Liability of the executive bodies towards the association is only conceivable under certain conditions. If the executive body acts free of charge or receives remuneration for its activities that does not exceed 720 euros per year, it shall only be liable to the association or the foundation for damage caused in the performance of its duties in the event of intent or gross negligence.

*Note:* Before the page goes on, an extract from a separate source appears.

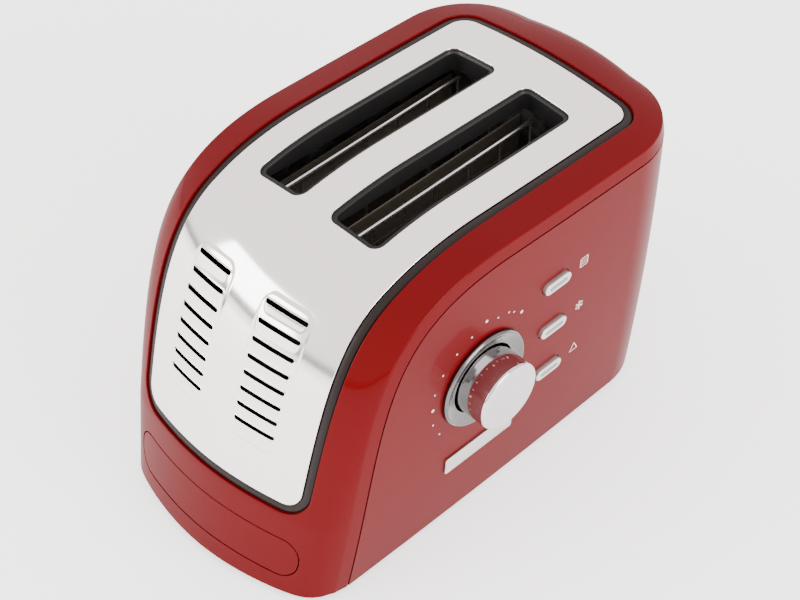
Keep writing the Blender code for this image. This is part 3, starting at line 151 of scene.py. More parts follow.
class Finish(Nodes):
    """One material: its fixed values sit on the shader, and nodes vary the rest."""

    def __init__(self, name, colour, **fixed):
        self.material = bpy.data.materials.new(name)
        self.material.use_nodes = True
        super().__init__(self.material.node_tree)
        self.shader = self.tree.nodes["Principled BSDF"]
        self.set("Base Color", colour)
        for socket, value in fixed.items():
            self.set(socket.replace("_", " ").title().replace("Ior", "IOR"), value)

    def set(self, socket, value):
        """Give one of the shader's sockets a value or a link."""
        self.plug(self.shader.inputs[socket], value)

    def place(self, stretch=(1, 1, 1)):
        """Where a point is on the piece, in metres, stretched along each axis."""
        here = self.value("ShaderNodeTexCoord", {}, {}, "Object")
        return self.value("ShaderNodeMapping", {"vector_type": "POINT"}, {"Vector": here, "Scale": stretch})

    def noise(self, scale, stretch=(1, 1, 1), detail=3.0, roughness=0.5):
        return self.value("ShaderNodeTexNoise", {}, {"Vector": self.place(stretch), "Scale": scale,
                                                     "Detail": detail, "Roughness": roughness})

    def bump(self, height, distance, strength=1.0):
        """Raise the surface by the height, 0 to 1, times a distance in metres."""
        self.set("Normal", self.value("ShaderNodeBump", {}, {"Height": height, "Distance": distance,
                                                             "Strength": strength}))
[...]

Statute on Measures .... to Combat the Effects of the COVID-19 Pandemic

The Statute on Measures in the Law of Companies, Cooperatives, Associations, Foundations and Condominiums to Combat the Effects of the COVID-19 Pandemic (GesRuaCOVBekG) provided for exceptions for meetings otherwise required by law or by the bylaws of corporations (general meetings, general assemblies). Thus, resolutions of GmbH shareholders may also be adopted in text form or by submitting votes in writing even without the consent of all shareholders, Sec. 2 GesRuaCOVBekG. Pursuant to § 5 GesRuaCOVBekG, associations and foundations may, even if this is not provided for in the Articles of Association, pass resolutions in writing or by means of electronic communication that would otherwise be reserved for general meetings held in person.

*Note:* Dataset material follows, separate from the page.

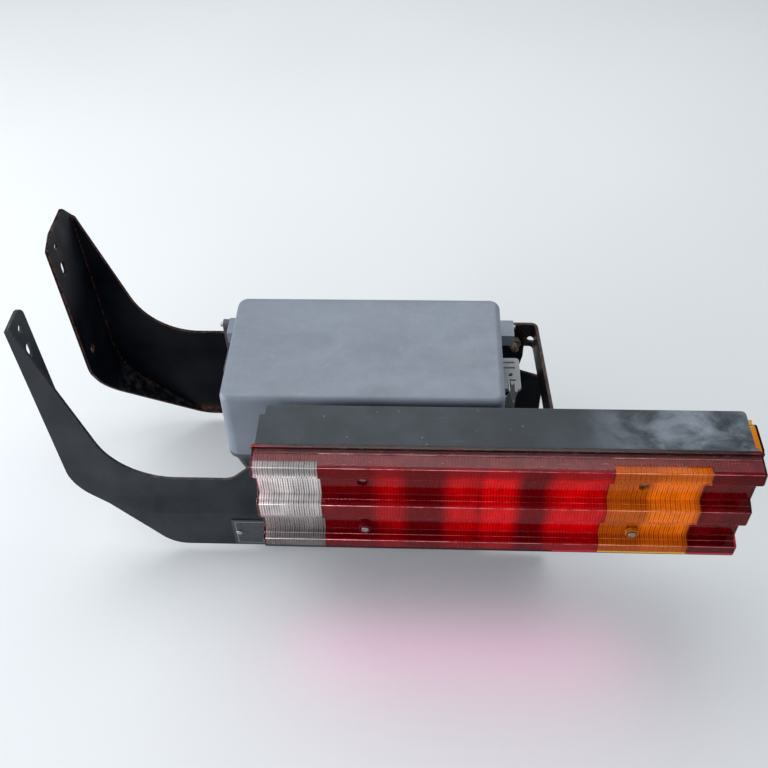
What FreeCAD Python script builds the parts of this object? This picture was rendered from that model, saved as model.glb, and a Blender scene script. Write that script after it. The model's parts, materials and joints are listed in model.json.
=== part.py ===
import FreeCAD, Part
import math
import os

from FreeCAD import Placement, Rotation, Vector

# Rear right combination lamp of a light truck on its two-plate steel bracket, with a
# junction box between the plates. All lengths are in millimetres.
#
# The model is drawn in a working frame and every sub-part's Placement then moves it so
# that the origin is the bottom centre of the whole assembly:
#   X runs along the lamp, away from the chassis rail,
#   Y runs forward into the vehicle, so the lens faces -Y,
#   Z is up from the surface under the junction box.

# ---------------------------------------------------------------- driving dimensions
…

These regulations, originally set to expire Dec. 31, 2020, were extended to August 31, 2022 by the Regulation Extending Measures in the Law of Corporations, Cooperatives, Associations and Foundations to Combat the Effects of the COVID-19 Pandemic as amended on Sept. 19, 2021. It has not been prolonged thereafter.

Instead, the legislator has responded to the experience gained from holding virtual meetings by including provisions on the holding of virtual meetings in the relevant individual acts. § 118a AktG (German Stock Corporation Act), inserted by the Act of July 20, 2022 (BGBl. I p. 1166), permits the holding of virtual shareholders’ meetings. § 32 Sec. 2 BGB has been changed by resolution of the legislative on February 9. 2023 and thus reads as follows: “When convening the meeting, provision may be made for members to be able to participate in the meeting and exercise other membership rights by means of electronic communication without being present at the meeting venue (hybrid meeting). The members may decide that future meetings may also be convened as virtual meetings, in which members must participate by means of electronic communication without being present at the meeting venue and exercise their other membership rights. If a hybrid or virtual meeting is convened, the convocation must also specify how members can exercise their rights by means of electronic communication.